Mail has been found dating back as early as the 3rd Century BC and contrary to popular belief mail was the standard armour of Roman legionaries for most of the Marian and Augustan period (known as the lorica hamata) and it lived on into the twentieth century in some more remote parts of the world (generally China and central Asia) - a well deserved lifespan for an effective form of armour and even today mail made from stainless steel link sees limited application in the meat industry and amongst divers in shark infested seas. In between times it served most of the worlds metal using cultures in one form or another, even at the height of plate armour chain pieces could be found covering joints in the suit and those were only weak points by comparison to the remainder.

Well made and backed with a solid layer of padding mail can be extremely hard to breach - a cutting weapon required a good hit to sever the links and as long as they remained uncut damage was limited to whatever blunt force was not adsorbed by the padding. When plate and mail is thrown into the mix - pieces of plate armour worn over a suit of mail - then getting a sword to penetrate becomes very difficult indeed.

The main drawbacks to mail were the poor weight distribution (the weight of a piece of mail will naturally hang from the highest point it can), the higher quality of metal needed to draw wire (as against forming cheap plate or scales) and the hundreds of man hours that go into forging and jointing all of the thousands of links required for a decent sized piece2.

The actual construction of mail can vary quite a bit - the rings can be punched from a sheet of metal or turned from wire - or a mixture of the two - and loose ends can be butted, soldered or riveted together. Different styles of chain vary in how many neighbouring links any given ring is joined to.

Quality of any given piece of mail armour will depend on a lot of things - the quality of the metal from which the rings are made, their size and thickness, the way they are jointed and the number of cross links being the main factors. In general, a more heavily linked piece will be stronger than a less heavily linked one, but is also prone to be heavier, less flexible and more expensive.
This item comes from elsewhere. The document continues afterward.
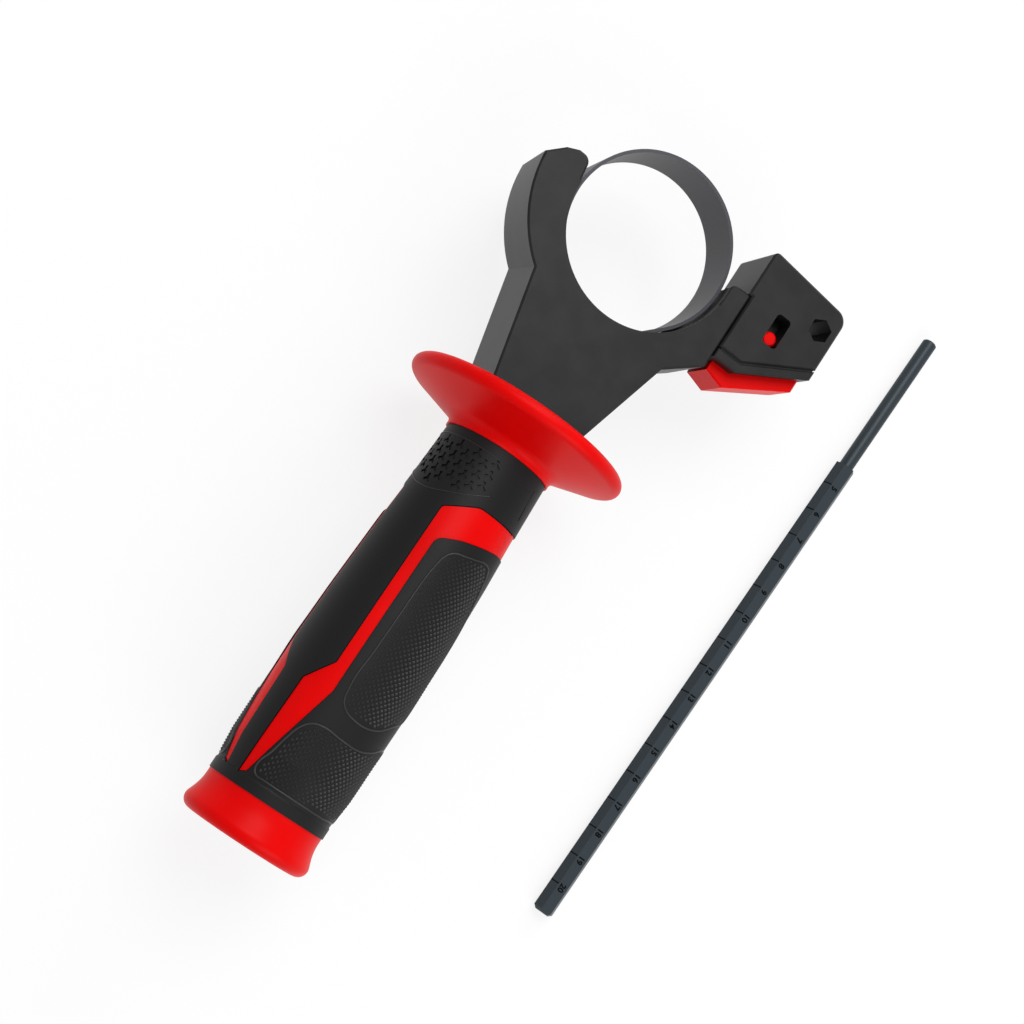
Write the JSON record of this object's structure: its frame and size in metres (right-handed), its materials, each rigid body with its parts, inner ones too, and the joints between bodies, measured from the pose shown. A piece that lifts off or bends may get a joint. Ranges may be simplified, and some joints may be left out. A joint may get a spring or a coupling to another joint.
{
  "type": "power tool side handle",
  "caption": "Collar-clamped side handle: a flanged two-colour grip tightens a steel band in a forked head, with a push-button gauge block and a loose hexagonal depth rod.",
  "frame": {"origin": "centre of the clamping ring, half way through the band's width", "axes": "+Z along the ring's axis, towards the front of the head; +Y from the grip to the head; +X towards the gauge block"},
  "size_m": [0.1475, 0.2471, 0.0698],
  "materials": {
    "head_plastic": "satin",
    "band_steel": "satin",
    "bright_steel": "satin",
    "red_plastic": "gloss",
    "grip_rubber": "matte",
    "rod_steel": "satin"
  },
  "bodies": {
    "head": {"clamp_head": "head_plastic", "gauge_housing": "head_plastic", "gauge_cover": "head_plastic", "thrust_washer": "bright_steel", "depth_rod": "rod_steel"},
    "grip": {"grip_core": "red_plastic", "grip_sleeve": "grip_rubber", "grip_nut": "bright_steel", "nut_retainer": "red_plastic", "end_cap": "red_plastic"},
    "band": {"strap_band": "band_steel", "band_rivet": "bright_steel", "draw_bolt": "bright_steel"},
    "button": {"lock_button": "red_plastic"},
    "pawl": {"lock_pawl": "bright_steel"}
  },
  "joints": [
    {"name": "grip_twist", "type": "hinge", "parent": "head", "child": "grip", "pos_m": [0, -0.064, 0], "axis": [0, 1, 0], "range_deg": [-720, 540]},
    {"name": "band_draw", "type": "slide", "parent": "head", "child": "band", "axis": [0, 1, 0], "range_m": [-0.00187, 0.0025]},
    {"name": "button_press", "type": "slide", "parent": "head", "child": "button", "axis": [0, 1, 0], "range_m": [0, 0.0038], "stiffness_N_per_m": 600, "springref_m": -0.005},
    {"name": "pawl_slide", "type": "slide", "parent": "head", "child": "pawl", "axis": [1, 0, 0], "range_m": [-0.0008, 0]}
  ],
  "couplings": [
    {"joint": "band_draw", "follows": "grip_twist", "m_per_rad": -0.00019894},
    {"joint": "pawl_slide", "follows": "button_press", "ratio": -0.2}
  ]
}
Mail is normally worn over a layer of padding - a gambeson for the torso and a coif or arming cap for the head, both to provide protection from the blunt force of blows stopped by the mail, to adsorb sweat and to cushion the weight and chafing of the armour itself. Relevant names for pieces of chain armour include the hauberk - a widespread European design, consisting of a coat of mail, hanging to the knee, the smaller haubergeon which hung to mid-thigh and the waist length byrnie. Mail "trousers" were known as chausses and other pieces might include a camail or aventail (which hung down from a helmet to protect the neck) or a pixanne (which protected the neck and shoulders).
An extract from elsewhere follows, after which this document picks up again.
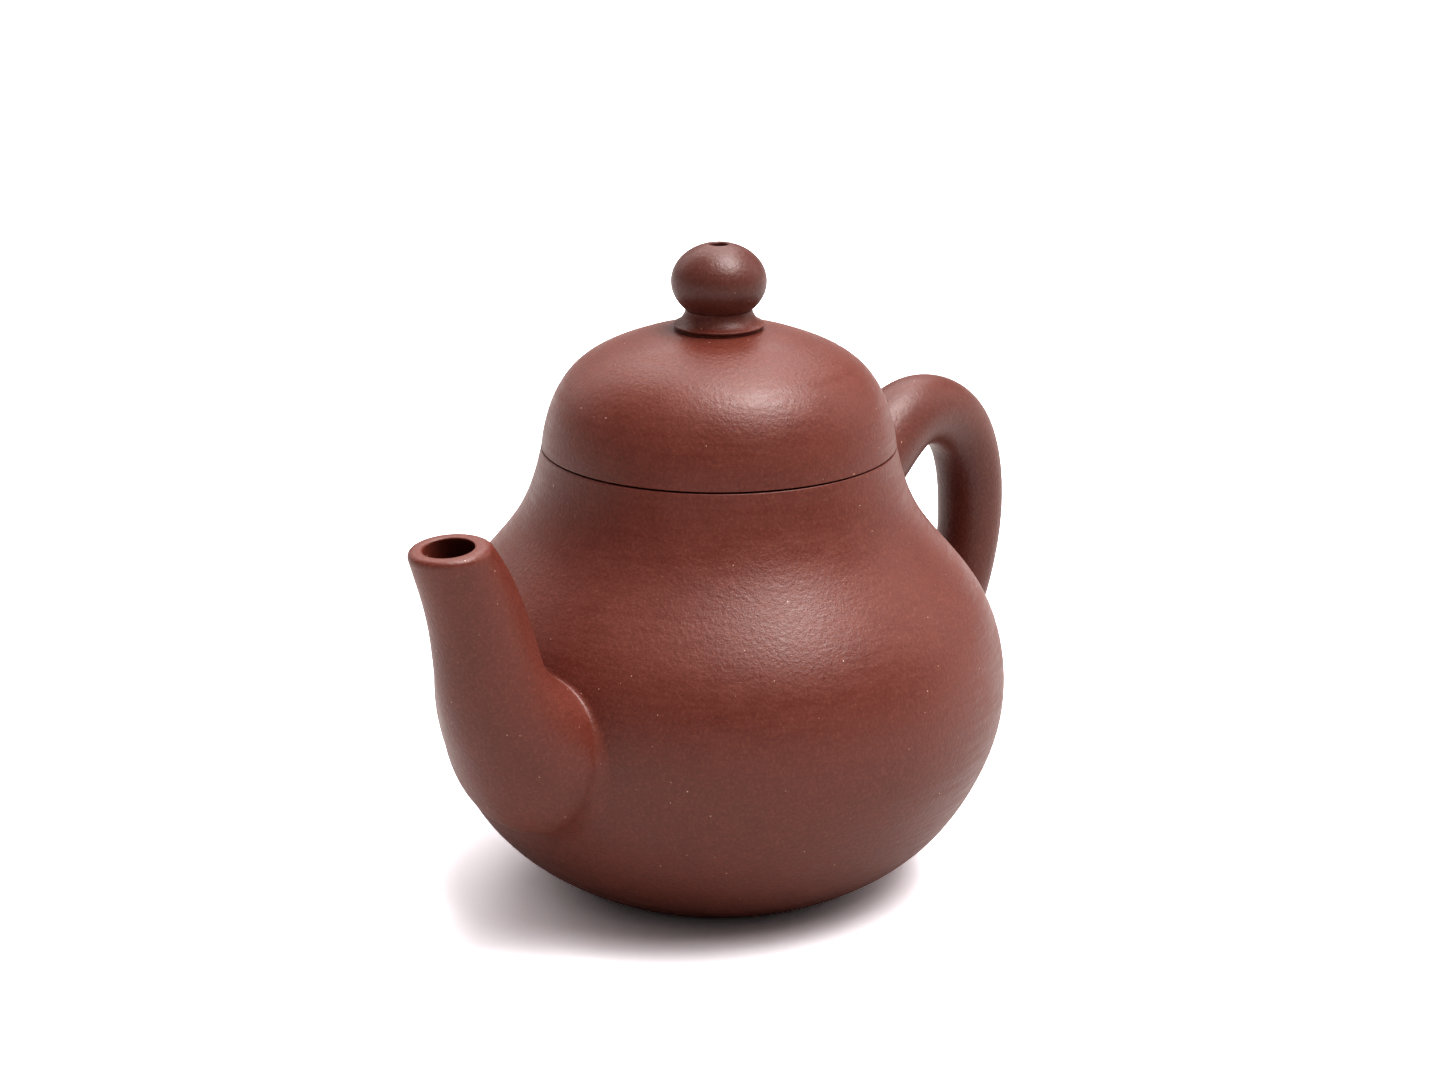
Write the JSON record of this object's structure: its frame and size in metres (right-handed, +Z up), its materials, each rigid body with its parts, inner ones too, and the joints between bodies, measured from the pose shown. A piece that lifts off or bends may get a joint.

(Chain)mail is vaguely related to ring mail and laced mail and is the primary constituent of plated mail and splint mail. Jazerant armour uses a layer of mail between layers of cloth and/or leather.

Chainmail was also the name of a miniatures wargame developed by Gary Gygax and Jeff Perren that was a precursor of Dungeons & Dragons.

Sources

Game and Story Use

  • Mail armour should be a lot more expensive in most RPGs than it is usually cast as being. It should also be quite a bit more effective. The stuff was also more encumbering than full plate, not least due to its poor weight distribution.
  • Different styles of mail making may provide important clues to an enemy's origin - it may be possible to determine the armourer who made a piece - or at least the city or nation in which he trained - by looking at how it is jointed.
  • Some ways of making mail are better than others - your cheap, low durability, poor protection stuff is made up of butted rings, many of them punched and infrequently jointed, the best mail is heavily jointed and made of riveted rings drawn from the best quality wire. If there's enough granularity in your RPG it would be good to see a difference.
  • Mail can be replaced link by link if necessary - in the style of My Grandfather's Axe a given piece can be very old indeed and may have some trace of the ancient hero who once wore it.
  • It is traditional, albeit not terribly realistic, for swordmaidens in a heroic fantasy campaign to wear chainmail bikinis.